Consent Agreements from the U.S. Department of State’s Directorate of Defense Trade Controls may not be popular light reading, but they’re worth a look if you’re a key player in your company’s export compliance infrastructure.
Ongoing Consent Agreements to companies in the aerospace, defense, and manufacturing industries, remind us that the penalties for violations can be severe regardless of how or why the infractions occurred. But don’t despair—simple preemptive measures can help you stay compliant and avoid the common issues that appear throughout many of these Agreements.
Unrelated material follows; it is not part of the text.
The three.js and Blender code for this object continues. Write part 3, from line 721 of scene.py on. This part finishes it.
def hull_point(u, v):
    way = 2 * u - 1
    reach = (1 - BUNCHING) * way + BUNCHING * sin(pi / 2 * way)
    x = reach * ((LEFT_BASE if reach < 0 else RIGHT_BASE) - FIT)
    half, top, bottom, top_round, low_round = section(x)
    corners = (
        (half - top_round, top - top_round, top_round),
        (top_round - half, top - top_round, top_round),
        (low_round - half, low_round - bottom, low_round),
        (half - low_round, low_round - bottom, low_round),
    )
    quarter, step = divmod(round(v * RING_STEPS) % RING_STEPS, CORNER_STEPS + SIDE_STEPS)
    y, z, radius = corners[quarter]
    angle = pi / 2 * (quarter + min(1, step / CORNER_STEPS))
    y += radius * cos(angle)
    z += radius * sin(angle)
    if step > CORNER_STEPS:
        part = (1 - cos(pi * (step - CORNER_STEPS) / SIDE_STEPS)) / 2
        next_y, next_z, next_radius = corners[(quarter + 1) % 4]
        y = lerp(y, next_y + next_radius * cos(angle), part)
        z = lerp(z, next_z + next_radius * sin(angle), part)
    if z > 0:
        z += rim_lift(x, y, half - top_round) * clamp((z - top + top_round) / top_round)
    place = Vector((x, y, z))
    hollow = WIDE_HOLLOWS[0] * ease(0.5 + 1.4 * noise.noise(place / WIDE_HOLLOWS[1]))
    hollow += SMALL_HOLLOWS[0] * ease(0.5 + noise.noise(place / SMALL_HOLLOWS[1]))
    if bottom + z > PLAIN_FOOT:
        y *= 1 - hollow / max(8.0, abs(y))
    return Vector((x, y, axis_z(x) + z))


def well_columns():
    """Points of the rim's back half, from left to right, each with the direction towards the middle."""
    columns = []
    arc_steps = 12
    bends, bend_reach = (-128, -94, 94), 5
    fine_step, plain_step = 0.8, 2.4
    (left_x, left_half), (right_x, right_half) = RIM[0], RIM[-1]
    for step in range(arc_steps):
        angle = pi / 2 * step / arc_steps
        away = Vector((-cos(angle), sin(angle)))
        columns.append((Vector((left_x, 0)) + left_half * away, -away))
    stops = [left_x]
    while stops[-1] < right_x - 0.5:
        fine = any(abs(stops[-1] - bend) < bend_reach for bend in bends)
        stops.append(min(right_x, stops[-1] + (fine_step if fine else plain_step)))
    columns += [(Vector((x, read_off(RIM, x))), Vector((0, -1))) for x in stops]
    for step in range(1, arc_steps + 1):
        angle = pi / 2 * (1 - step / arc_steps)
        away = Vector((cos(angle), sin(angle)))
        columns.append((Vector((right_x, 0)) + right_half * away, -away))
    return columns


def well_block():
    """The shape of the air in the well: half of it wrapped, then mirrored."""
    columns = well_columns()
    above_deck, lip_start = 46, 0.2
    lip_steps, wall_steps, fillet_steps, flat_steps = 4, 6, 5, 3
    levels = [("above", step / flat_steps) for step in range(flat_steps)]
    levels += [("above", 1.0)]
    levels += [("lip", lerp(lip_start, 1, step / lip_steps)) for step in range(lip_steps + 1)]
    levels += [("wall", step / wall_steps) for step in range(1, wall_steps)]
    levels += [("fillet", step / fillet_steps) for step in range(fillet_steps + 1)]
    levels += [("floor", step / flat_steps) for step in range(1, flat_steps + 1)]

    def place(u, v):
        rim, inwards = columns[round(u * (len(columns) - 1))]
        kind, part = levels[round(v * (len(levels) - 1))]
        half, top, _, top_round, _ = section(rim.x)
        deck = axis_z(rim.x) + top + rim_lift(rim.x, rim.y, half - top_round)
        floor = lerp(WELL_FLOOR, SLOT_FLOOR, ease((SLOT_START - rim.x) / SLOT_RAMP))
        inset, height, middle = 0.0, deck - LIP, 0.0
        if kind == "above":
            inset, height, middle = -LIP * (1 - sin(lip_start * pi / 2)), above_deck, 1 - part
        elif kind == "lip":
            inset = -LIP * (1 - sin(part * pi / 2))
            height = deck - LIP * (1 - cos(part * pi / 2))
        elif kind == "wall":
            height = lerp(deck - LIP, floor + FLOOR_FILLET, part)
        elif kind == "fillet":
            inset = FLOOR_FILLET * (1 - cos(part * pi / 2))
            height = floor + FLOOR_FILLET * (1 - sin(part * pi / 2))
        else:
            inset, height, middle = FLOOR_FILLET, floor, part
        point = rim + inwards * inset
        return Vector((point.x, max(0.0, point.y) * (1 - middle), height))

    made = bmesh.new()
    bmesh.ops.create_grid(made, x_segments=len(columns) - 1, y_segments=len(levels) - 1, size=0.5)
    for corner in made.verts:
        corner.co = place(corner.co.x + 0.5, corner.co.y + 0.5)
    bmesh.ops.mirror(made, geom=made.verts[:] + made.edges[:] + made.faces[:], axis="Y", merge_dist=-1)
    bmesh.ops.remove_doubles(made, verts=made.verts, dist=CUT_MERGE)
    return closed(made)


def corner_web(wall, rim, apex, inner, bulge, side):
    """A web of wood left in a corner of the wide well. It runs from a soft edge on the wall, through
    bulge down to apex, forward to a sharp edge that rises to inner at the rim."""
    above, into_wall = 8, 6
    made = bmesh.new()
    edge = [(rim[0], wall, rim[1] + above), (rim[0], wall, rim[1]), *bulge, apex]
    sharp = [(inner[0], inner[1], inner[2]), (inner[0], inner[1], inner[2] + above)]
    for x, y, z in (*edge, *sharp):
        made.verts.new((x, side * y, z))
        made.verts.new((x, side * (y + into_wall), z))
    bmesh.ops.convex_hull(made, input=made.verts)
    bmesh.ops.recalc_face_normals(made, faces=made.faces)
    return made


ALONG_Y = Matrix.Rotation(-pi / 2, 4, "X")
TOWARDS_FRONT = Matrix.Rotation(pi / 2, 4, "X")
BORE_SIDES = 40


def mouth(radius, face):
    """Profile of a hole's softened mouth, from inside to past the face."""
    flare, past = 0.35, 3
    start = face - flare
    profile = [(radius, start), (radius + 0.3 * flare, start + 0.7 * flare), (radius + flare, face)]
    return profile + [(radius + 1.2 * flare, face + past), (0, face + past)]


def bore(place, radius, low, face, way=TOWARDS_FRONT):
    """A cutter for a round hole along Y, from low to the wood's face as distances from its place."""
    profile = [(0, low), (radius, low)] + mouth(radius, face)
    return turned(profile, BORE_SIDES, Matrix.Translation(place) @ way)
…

Five Things to Consider to Improve Your Export Compliance Processes:
1. Export compliance and cutting corners are a risky combination
In the Consent Agreement of a leading defense contractor inadequate compliance resources are observed, indicating poor compliance prioritization within the organization. The cost of developing an Export Management and Compliance Program, implementing dependable compliance solutions and training your staff to use them is minuscule compared to the consequences of not doing so. If the Department of State (DOS) audited you today, what would they say about your company’s compliance culture?
2. You may not know your products as well as you think you do
For two prominent manufacturers of high technology products, “failure to properly determine export control jurisdiction” over their commodities resulted in unauthorized exports and re-exports of items controlled by International Traffic in Arms Regulations (ITAR) such as electronics and associated technical data. Despite recent changes to the United States Munitions List (USML), it is still your responsibility to know whether or not your goods or technology are subject to ITAR, and to classify them correctly. Reliable solutions that simplify the classification process and help verify your commodity jurisdiction determinations are essential to avoiding costly errors and oversights. Enlisting staff with detailed knowledge about a product’s intended purpose is also vital to achieving correct classifications.
One company took this advice to the extreme – inviting their engineers to a pizza party, locking them in, and ordering them to classify products! We hope they were fed well.
3. Sticky notes and spreadsheets just won’t do
“Failure to maintain records involving ITAR-controlled transactions”—including license records—contributed to the problems of two aerospace equipment providers. Comprehensive audit records of all screening activities and an automated classification workflow that ensures your product information is accurate and defensible are necessary (a) to achieve the precision that compliance demands and (b) to easily prove your due diligence.
4. Those who ignore history are doomed to repeat it
One expanding aerospace company learned that when you acquire new subsidiaries the onus is on you to investigate the past. Among other proactive steps, batch screening of all the employees and customers in your database can give you a quick but necessary glimpse into what you are inheriting in an acquisition or merger. Even if export violations precede your procurement of a subsidiary, it’s up to you to ensure the illegal procedures don’t unwittingly continue under new management. Some companies have had multiple repeat violations, a situation that is completely avoidable.
5. “I didn’t know” won’t get you off the hook
Compliance violations are often due to decentralized compliance programs. In one company’s case, “inadequate corporate oversight” of divisions and subdivisions resulted in unlawful transactions that head office simply didn’t catch. Systems enabling corporate-wide communication are essential. For another organization, “lack of awareness of the ITAR” was a contributing factor to their violations, demonstrating ignorance of the law is not a valid defense. The wealth of compliance information online can be daunting to wade through, but the best compliance solutions help companies navigate the complexities of export regulations and ensure all obligations are met to the highest standard.
Avoiding the mistakes of the companies above requires a firm commitment—not only to achieving a high level of compliance but also to staying compliant. And while this requires an investment of your company’s time and resources, it’s undeniably worthwhile.